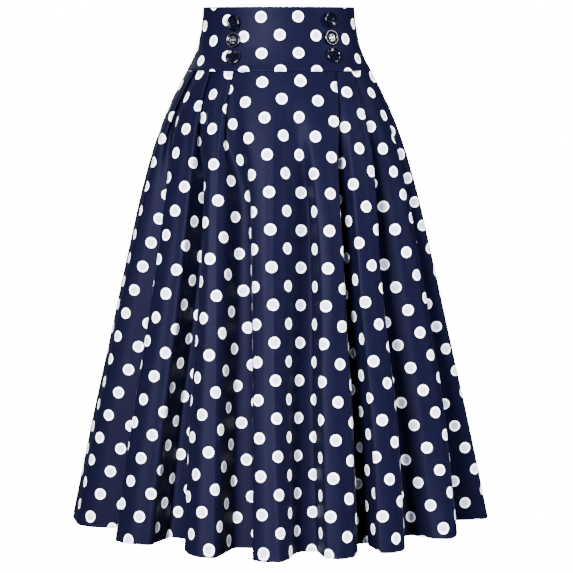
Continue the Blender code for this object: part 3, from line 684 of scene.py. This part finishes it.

• • • • •

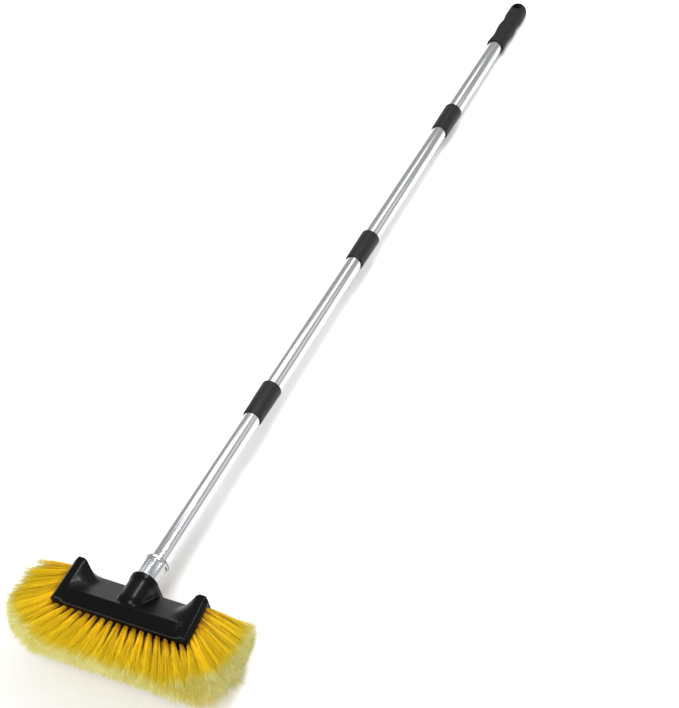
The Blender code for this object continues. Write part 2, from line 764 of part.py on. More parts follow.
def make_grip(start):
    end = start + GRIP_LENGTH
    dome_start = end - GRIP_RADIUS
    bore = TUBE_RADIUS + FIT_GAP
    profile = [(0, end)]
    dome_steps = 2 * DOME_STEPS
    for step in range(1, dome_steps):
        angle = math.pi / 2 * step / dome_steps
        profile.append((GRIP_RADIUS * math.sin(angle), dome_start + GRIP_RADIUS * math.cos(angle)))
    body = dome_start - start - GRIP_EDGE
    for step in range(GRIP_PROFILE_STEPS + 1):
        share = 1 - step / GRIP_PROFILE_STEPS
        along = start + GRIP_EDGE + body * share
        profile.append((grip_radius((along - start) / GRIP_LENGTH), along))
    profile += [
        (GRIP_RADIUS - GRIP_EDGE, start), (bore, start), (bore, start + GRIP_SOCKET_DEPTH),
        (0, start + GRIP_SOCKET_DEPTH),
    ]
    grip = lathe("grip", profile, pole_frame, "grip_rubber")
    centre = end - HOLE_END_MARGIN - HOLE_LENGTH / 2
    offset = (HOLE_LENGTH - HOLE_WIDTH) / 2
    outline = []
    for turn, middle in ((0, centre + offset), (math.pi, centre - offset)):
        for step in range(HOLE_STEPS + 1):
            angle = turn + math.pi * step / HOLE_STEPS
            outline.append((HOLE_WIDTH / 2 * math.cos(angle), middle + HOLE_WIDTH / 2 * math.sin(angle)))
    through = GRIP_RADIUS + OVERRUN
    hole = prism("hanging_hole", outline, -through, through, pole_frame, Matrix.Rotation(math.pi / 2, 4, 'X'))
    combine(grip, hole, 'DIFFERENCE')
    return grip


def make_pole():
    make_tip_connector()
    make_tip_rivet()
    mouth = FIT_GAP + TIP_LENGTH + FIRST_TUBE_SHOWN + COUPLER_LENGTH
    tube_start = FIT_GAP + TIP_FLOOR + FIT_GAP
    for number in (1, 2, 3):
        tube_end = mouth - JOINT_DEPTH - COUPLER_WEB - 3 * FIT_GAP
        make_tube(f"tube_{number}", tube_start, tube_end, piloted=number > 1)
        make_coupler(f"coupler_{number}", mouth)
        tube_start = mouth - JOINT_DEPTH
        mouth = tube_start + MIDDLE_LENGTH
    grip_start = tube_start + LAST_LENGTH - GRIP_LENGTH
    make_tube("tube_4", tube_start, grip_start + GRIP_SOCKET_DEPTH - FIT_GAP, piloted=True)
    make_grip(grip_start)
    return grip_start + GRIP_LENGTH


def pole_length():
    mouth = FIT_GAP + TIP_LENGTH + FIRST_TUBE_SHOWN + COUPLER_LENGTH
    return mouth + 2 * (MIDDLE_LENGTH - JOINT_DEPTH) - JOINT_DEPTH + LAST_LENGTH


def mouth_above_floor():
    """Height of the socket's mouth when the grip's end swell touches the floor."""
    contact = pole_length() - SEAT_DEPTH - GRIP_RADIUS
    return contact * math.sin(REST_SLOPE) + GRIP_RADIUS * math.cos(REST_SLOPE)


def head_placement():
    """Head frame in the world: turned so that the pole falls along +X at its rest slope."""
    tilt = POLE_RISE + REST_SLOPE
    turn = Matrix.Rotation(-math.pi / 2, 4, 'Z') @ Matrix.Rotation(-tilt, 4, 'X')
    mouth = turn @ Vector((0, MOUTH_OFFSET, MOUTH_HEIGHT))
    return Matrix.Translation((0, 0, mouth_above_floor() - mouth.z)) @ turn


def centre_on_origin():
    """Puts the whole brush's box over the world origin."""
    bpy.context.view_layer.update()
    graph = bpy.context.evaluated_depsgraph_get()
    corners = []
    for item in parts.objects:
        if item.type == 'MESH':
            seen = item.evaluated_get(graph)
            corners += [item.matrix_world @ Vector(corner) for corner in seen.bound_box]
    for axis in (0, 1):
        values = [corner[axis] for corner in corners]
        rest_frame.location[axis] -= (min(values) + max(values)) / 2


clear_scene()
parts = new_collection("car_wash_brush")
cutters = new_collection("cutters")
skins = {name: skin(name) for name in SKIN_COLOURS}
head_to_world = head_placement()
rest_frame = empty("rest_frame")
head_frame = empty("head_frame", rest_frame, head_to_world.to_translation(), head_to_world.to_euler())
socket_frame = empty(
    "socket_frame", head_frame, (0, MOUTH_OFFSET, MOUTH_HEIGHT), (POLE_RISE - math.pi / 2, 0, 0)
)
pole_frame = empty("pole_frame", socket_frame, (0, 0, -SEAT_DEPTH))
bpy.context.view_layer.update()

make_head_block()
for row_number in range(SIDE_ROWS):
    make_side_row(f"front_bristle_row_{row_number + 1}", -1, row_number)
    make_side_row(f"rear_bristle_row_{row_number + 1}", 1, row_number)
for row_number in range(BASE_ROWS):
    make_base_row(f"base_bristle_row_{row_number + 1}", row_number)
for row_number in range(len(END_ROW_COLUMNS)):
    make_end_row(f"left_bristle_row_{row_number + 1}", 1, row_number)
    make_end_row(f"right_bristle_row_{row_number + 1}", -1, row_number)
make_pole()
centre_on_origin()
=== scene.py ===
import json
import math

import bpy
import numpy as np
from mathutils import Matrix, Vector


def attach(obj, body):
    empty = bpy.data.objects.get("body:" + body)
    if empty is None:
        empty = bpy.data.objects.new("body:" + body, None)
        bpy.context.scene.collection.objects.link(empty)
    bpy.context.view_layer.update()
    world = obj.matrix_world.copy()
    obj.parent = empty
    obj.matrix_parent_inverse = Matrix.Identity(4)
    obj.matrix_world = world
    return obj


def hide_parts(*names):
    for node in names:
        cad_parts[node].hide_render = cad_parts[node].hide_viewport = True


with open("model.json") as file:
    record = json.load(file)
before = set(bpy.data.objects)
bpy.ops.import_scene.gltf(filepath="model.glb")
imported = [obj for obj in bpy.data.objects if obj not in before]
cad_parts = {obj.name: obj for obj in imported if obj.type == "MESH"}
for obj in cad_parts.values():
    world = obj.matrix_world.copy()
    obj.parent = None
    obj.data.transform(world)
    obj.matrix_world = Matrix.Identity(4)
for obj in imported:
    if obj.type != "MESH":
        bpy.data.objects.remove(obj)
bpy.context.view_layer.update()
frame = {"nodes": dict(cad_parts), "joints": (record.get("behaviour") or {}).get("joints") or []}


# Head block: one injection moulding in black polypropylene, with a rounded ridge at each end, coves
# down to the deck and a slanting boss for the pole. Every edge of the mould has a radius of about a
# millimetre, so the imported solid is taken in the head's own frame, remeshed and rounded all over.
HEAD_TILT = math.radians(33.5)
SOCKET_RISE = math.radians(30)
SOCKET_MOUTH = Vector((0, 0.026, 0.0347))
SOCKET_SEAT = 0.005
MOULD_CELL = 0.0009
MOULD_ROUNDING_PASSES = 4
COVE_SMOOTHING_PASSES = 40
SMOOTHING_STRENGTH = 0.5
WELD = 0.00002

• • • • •

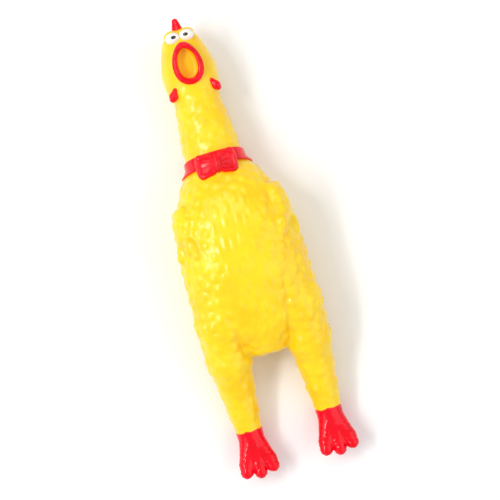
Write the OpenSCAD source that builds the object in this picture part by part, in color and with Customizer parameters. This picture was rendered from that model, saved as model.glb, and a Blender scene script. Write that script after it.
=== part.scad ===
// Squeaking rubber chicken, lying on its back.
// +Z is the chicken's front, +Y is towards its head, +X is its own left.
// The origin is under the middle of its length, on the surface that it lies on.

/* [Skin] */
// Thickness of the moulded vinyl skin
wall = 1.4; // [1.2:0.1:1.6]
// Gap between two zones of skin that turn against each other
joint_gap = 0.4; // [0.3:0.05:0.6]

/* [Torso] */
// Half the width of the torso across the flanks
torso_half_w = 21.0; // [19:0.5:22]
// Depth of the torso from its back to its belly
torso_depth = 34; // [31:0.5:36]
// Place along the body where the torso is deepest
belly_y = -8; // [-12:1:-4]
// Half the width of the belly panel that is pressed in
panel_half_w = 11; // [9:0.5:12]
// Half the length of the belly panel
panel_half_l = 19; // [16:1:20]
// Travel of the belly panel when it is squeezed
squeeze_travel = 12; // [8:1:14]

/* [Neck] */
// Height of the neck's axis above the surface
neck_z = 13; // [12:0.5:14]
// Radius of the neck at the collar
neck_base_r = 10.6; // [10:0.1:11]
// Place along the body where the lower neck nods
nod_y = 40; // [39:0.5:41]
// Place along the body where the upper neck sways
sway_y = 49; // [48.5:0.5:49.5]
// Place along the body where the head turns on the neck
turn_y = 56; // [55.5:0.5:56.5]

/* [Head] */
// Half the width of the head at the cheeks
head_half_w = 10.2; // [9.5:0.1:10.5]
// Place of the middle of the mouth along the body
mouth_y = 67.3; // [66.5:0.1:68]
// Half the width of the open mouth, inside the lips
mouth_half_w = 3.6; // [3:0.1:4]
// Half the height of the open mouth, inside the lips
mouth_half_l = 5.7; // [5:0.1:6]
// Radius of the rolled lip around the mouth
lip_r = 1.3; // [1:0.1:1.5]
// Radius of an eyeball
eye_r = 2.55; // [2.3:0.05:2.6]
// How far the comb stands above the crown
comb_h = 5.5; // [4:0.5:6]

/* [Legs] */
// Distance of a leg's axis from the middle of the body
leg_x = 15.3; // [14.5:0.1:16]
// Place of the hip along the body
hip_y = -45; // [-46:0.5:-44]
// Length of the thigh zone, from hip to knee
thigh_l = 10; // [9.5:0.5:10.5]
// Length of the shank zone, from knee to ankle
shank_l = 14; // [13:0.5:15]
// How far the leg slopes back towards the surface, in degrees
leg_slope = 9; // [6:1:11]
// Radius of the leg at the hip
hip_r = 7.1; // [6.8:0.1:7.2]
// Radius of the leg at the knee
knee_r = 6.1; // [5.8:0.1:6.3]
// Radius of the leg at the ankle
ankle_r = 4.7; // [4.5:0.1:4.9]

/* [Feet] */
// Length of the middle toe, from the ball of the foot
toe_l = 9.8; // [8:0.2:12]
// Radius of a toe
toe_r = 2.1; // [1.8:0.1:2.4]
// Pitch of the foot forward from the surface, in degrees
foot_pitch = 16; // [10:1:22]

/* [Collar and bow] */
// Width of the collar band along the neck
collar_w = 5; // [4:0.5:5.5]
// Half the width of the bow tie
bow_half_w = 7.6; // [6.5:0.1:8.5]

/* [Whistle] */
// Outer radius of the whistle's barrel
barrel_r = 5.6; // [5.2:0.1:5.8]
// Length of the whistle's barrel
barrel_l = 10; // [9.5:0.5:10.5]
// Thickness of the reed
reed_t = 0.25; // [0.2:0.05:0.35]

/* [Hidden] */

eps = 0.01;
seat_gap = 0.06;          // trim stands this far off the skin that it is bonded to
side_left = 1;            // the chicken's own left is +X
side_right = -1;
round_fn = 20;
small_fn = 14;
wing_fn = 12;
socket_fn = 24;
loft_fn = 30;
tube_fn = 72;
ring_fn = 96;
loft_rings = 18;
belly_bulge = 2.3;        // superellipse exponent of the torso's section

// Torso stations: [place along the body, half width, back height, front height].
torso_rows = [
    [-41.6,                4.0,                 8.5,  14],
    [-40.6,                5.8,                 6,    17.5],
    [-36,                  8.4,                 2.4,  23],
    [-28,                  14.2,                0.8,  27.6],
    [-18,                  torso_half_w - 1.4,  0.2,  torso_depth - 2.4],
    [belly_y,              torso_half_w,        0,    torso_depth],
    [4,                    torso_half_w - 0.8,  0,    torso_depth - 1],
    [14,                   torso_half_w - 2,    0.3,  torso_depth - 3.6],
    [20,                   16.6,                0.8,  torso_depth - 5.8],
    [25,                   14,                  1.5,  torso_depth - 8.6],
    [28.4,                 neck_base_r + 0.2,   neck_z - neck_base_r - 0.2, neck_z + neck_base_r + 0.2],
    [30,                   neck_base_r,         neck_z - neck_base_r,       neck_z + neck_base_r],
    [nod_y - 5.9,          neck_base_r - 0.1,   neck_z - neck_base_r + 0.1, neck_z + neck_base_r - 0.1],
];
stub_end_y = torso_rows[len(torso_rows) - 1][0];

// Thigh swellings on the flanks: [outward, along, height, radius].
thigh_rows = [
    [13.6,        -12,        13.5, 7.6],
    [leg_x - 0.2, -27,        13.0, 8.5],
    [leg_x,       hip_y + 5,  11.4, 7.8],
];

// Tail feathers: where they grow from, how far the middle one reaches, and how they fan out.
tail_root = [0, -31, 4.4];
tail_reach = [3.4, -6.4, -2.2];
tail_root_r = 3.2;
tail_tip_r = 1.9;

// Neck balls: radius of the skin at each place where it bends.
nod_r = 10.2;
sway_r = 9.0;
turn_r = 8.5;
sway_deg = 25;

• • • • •

# REQUIRED TASK
Taking the lines above, repeat exactly those from the line that contains "make_head_block()" through the line that contains "cad_parts[node].hide_render = cad_parts[node].hide_viewport", and both of those lines as well. Include nothing else.

# EXERCISE SOLUTION
make_head_block()
for row_number in range(SIDE_ROWS):
    make_side_row(f"front_bristle_row_{row_number + 1}", -1, row_number)
    make_side_row(f"rear_bristle_row_{row_number + 1}", 1, row_number)
for row_number in range(BASE_ROWS):
    make_base_row(f"base_bristle_row_{row_number + 1}", row_number)
for row_number in range(len(END_ROW_COLUMNS)):
    make_end_row(f"left_bristle_row_{row_number + 1}", 1, row_number)
    make_end_row(f"right_bristle_row_{row_number + 1}", -1, row_number)
make_pole()
centre_on_origin()
=== scene.py ===
import json
import math

import bpy
import numpy as np
from mathutils import Matrix, Vector


def attach(obj, body):
    empty = bpy.data.objects.get("body:" + body)
    if empty is None:
        empty = bpy.data.objects.new("body:" + body, None)
        bpy.context.scene.collection.objects.link(empty)
    bpy.context.view_layer.update()
    world = obj.matrix_world.copy()
    obj.parent = empty
    obj.matrix_parent_inverse = Matrix.Identity(4)
    obj.matrix_world = world
    return obj


def hide_parts(*names):
    for node in names:
        cad_parts[node].hide_render = cad_parts[node].hide_viewport = True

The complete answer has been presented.